A city of passage, a springboard for humanitarian work, literary circles, cultural circles, diplomatic circles, religious circles, educational circles, Beirut is essential for certain professions, for understanding the Middle East, for understanding human beings.
Four languages are spoken: Arabic, French, English and Armenian. You speak with your hands, with your eyes, with your face, with your body. It's a place where communication is easy.

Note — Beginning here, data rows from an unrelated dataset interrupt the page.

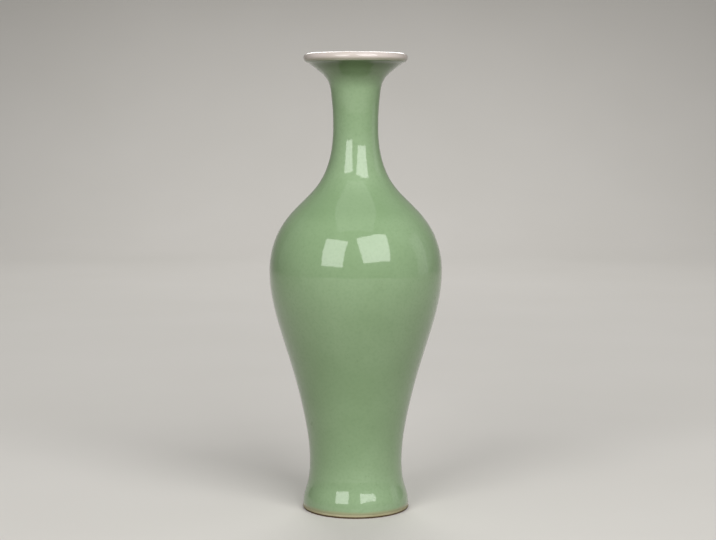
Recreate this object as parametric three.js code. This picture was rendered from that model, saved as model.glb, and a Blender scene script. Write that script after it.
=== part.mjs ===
// A celadon baluster vase with a saucer mouth, in millimetres, standing on z = 0 with its axis on +Z.
// The pieces are those that a potter makes one by one: four thrown porcelain sections, the slip that
// lutes them together, the glaze coats and the dressing on the foot ring.
import * as THREE from 'three';

// Heights of the outline's stages, one on top of the other.
const FOOT_TO_WAIST = 43;
const WAIST_TO_BELLY = 168;
const BELLY_TO_NECK = 127;
const NECK_TO_LIP = 62;

// Outside radii of the glazed vase at the ends of those stages.
const FOOT_RADIUS = 47.2;
const WAIST_RADIUS = 40.8;
const BELLY_RADIUS = 75.7;
const NECK_RADIUS = 19.75;
const MOUTH_RADIUS = 45.4;

// The rolled edge of the mouth, seen in section as a round bead.
const LIP_BEAD_RADIUS = 4.2;
const BEAD_UNDERSIDE_ANGLE = -75;
const LIP_GLAZE_LOWER_ANGLE = -35;
const LIP_GLAZE_INNER_ANGLE = 140;

// Thicknesses.
const PORCELAIN_WALL = 5;
const GLAZE_THICKNESS = 0.7;
const INTERIOR_GLAZE_THICKNESS = 0.5;
const SLIP_THICKNESS = 1.2;
const FLOOR_THICKNESS = 9;
const FLOOR_FILLET_RADIUS = 12;

// The foot: a turned ring round a shallow recess.
const FOOT_RECESS_DEPTH = 7;
const FOOT_RING_WIDTH = 8.5;
const FOOT_RING_TAPER = 1.5;
const BARE_FOOT_HEIGHT = 3.6;
const WASH_THICKNESS = 1.4;
const FOOT_EDGE_ROUNDING = 0.8;

// Lengths of the thrown sections, from the foot up, between the joints where they are luted together.
// The neck section takes what is left.
const FOOT_SECTION_LENGTH = 58;
const LOWER_BODY_SECTION_LENGTH = 142;
const SHOULDER_SECTION_LENGTH = 66;

// Room that a curved face keeps from the next one. Flat faces touch.
const FIT_GAP = 0.3;

// How finely the round stretches are divided.
const TURN_SEGMENTS = 32;
const STAGE_STEPS = [4, 8, 8, 7];
const BEAD_STEP_DEGREES = 30;
const FILLET_STEPS = 4;

const WAIST_HEIGHT = FOOT_TO_WAIST;
const BELLY_HEIGHT = WAIST_HEIGHT + WAIST_TO_BELLY;
const NECK_HEIGHT = BELLY_HEIGHT + BELLY_TO_NECK;
const TOP_HEIGHT = NECK_HEIGHT + NECK_TO_LIP;

const SHANK_JOINT_HEIGHT = FOOT_SECTION_LENGTH;
const BELLY_JOINT_HEIGHT = SHANK_JOINT_HEIGHT + LOWER_BODY_SECTION_LENGTH;
const SHOULDER_JOINT_HEIGHT = BELLY_JOINT_HEIGHT + SHOULDER_SECTION_LENGTH;

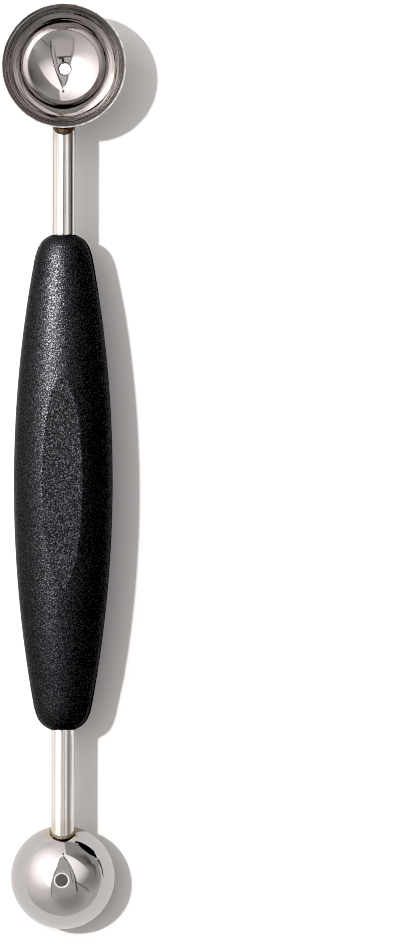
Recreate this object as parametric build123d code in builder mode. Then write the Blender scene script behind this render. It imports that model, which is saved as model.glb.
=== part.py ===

It's a city that looks to the other cities of Lebanon, through which parts of history are expressed, cities that are brimming with historical, architectural and contemporary particularities. Whether Baalbek, beyond the Bekaa plains, or Tripoli, Byblos, Sidon and Tyre, along the coast (to name but a few), these Mediterranean cities, continuously inhabited since the earliest civilizations, date back to the Canaanites, then the Phoenicians, the Persians, Assyrians, Macedonians, Romans, Armenians, Byzantine Greeks, Arabs, Seljuks, Mamelukes, Crusaders, the Ottoman Empire, then the mandate of the League of Nations that France administered, until the proclamation of Greater Lebanon in 1920, and independence in 1943.
A port and coastal city, Beirut faces the Mediterranean, equidistant between Africa (through the north of the oldest continent: Egypt, Libya, Tunisia, Algeria and Morocco) and Europe (through its south).
Beirut is a city in constant questioning with regard to its two neighbors, who don't recognize it, who often try to tighten their grip on it, and yet who always frees itself, not without difficulty.
Nevertheless, Beirut turns to the residents of its neighbors - now suffering and besieged - in their majestic cities, such as Damascus, Aleppo or Tartous. People with whom we have so much in common, Syrians and Palestinians, with succulent dishes such as Nablus cheese or the Damascene ouzeh.
All this mixing, all this welcoming, all these glances, put Beirut at the age of spring. Beirut gives itself over to us, on our scale, during the spring season.
For three months in 2025, it offers us a plethora of proposals and simulations, a wealth of ideas, genres, styles, approaches and expressions in art, culture, politics, religion, society, languages, business, social action, gastronomy and the environment.
Ephemeral events, static or animated, and singular or returning venues, plays, dance performances and music concerts, residencies, screenings, debates, symposia, salons and lots of conversations, exhibitions, design events, costume walks, events around freedom of expression, the press, justice, the law, gastronomic performances, sound and light shows, nature walks, for the awakening of nature, for the awakening of the person, for the awakening of Beirut, for the awakening of Beirutites, friends of Beirut, and lovers of Beirut, like the founder of this Festival who left last year and whom this edition celebrates, in an exceptional celebration that prepares the 20th anniversary of the assassination of the muse of this Festival: a journalist of freedom, fallen, assassinated by a car bomb, placed by a mentality, by a state of mind that chooses darkness over light, servitude over freedom, humiliation over dignity.
And it is from the writings of Samir Kassir that the name "Beirut Spring Festival" emerges. On 4 March 2005, the Lebanese Arabic-language daily Annahar published "Beirut, Printemps des Arabes" (بيروت ربيع العرب), an article in which Samir Kassir writes that Beirut has once again become the great symbol in the Arab world; Beirut, who prophesies that Arab renewal is possible again, and invents this Arab tomorrow, a tomorrow guided by the love of life, a love that calls for free living. While Beirut was the first of the Arabs to fall 30 years ago, its history is now a reminder that social freedom is the surest gateway to national freedom, through openness to the world. Beirut, the best mediator between, on the one hand, the Orange and Velvet Revolutions, and, on the other, the Arab world, which seemed far removed from any change, at a time when the world was changing. And Samir Kassir concludes that the Arabs will return to Lebanon when the Beirut Spring comes, and that the Syrians will return as relatives to the Lebanese, who know, more than most, that when the Arab Spring blooms in Beirut, it heralds the buds in Damascus.
The Beirut Spring Festival is a free of charge annual arts and culture programming that celebrates freedom and renewal in Beirut, in memory of Samir Kassir.